Ya he perdido la cuenta del número de personas que me piden opinión sobre los tristes sucesos acaecidos dentro del clero católico. La herida está abierta en nuestra Iglesia y todos nos hemos horrorizado y lamentado. Yo amo a mi Iglesia. Es mi Madre y me guía en mi camino espiritual. Pero hay algo innegable en ella: está llevada por hombres, y como tales, muchos cometen errores (incluso de enorme gravedad). No es mi intención justificar este tipo de hechos atroces, pero sí desde estas humildes líneas me gustaría plasmar mi postura ante ellos.
Lo primero que hice al enterarme fue intentar enfocar estos actos bajo la luz del Amor de Dios y desde nuestra fe cristiana. Recordé que antes de elegir a sus discípulos, Jesús pasó orando toda la noche en la montaña, pues eran miles los que le seguían deseosos de pertenecer a su grupo más íntimo. El escogió a doce con todo su corazón: los elegidos serían extraordinariamente afortunados. Vivirían junto a Él, se les encargaría la misión más importante de la humanidad, y para ello, se les otorgarían únicos dones inauditos (echar demonios, hablar en lenguas, obrarían milagros, etc.)
Pero uno de esos doce privilegiados le traicionó a muerte. Fue su amado Judas: aquel quien pudo echar demonios y hacer milagros. ¿Acaso Jesús le escogió para que le traicionara? No. Cristo le escogió para que le amara y llevara su luz al mundo; pero también le otorgó libertad, y en su libertad, Judas escogió traicionarle. Si profundizamos en este aspecto de la traición del elegido, no podemos obviar otra realidad: Judas no fue el único traidor. Pedro también le negó, y hasta los más amados se quedaron dormidos o echaron a correr cuando Él más los necesitó: durante la agonía en el Huerto de los Olivos y el apresamiento. Ya ve que no hay diferencia entre la traición de Pedro y la de Judas. Solo la hay en un aspecto de sus corazones, algo que cambió el destino final de uno y otro. Pedro se arrepintió y reparó hasta el fin de su vida. Judas no quiso reparar, se desesperó y acabó con su vida. Craso error.

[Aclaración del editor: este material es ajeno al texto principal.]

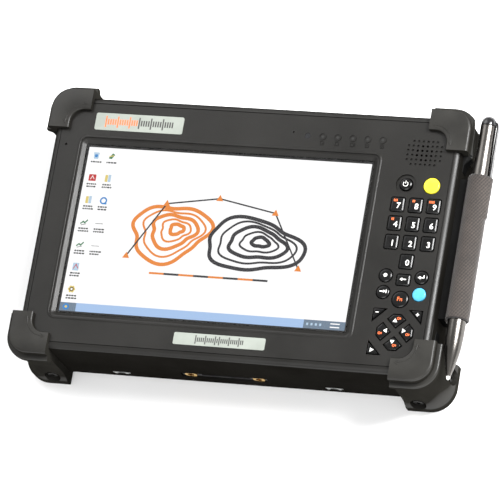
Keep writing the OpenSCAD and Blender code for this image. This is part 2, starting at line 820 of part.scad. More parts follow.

Hoy somos confrontados con esa misma realidad: Dios ha sido traicionado por algunos sacerdotes que han abusado de sus manos consagradas para dañar a inocentes. Podemos centrarnos en ellos o podemos enfocarnos en los demás, en esos que han permanecido fieles y que siguen ofreciendo su vida por todos nosotros para servir a Cristo y traernos su luz. Los medios de comunicación no están prestando atención a esos otros “once”. Prefieren centrarse en las caídas de los elegidos. Olvidan todo lo que hacen los “once” día a día, aquí, en misiones africanas, en el sida, en los enfermos, en los abandonados, en todos lados…
Estas heridas no son nuevas en nuestra Iglesia. Hubo hasta Papas malvados, como el caso de Alejandro VI, que fue simplemente un Papa de calamitosa moral. Llegó a tener hasta nueve hijos con diferentes amantes. Hubo grandes hombres, como Lutero, que se escandalizaron tanto con la estela de este papado, que decidieron formar su propia Iglesia. Hechos así siguen dividiendo a cristianos hasta el día de hoy. ¡Qué gran daño!
Querido lector, nunca olvide que el fuego que destruye el mundo (provocado por el demonio) es permitido por Dios Padre. Mediante la destrucción de ese fuego terrible lo bueno se separa de lo malo, por eso está habiendo tantísimas conversiones y hay un resurgimiento de vocaciones jóvenes en los conventos. Y nunca olvide que probados y purificados por el fuego, los buenos se vuelven mejores.
Pero no debemos olvidar que en momentos de grandes pecados en la Iglesia, Dios derrama también gracia en abundancia. Su amor se hace mucho más palpable y corazones que jamás pensaron conocerle, se convierten y dan testimonio de fuego. ¡Qué gran misterio!
Hoy vivimos una gran crisis dentro de nuestra Iglesia, pero Cristo nos ha dado un Papa magnífico que está luchando por limpiar nuestra Iglesia. ¡Heroica tarea la de Benedicto XVI! Se lo repito, querido lector: “Donde abunda el pecado, sobreabunda la gracia”.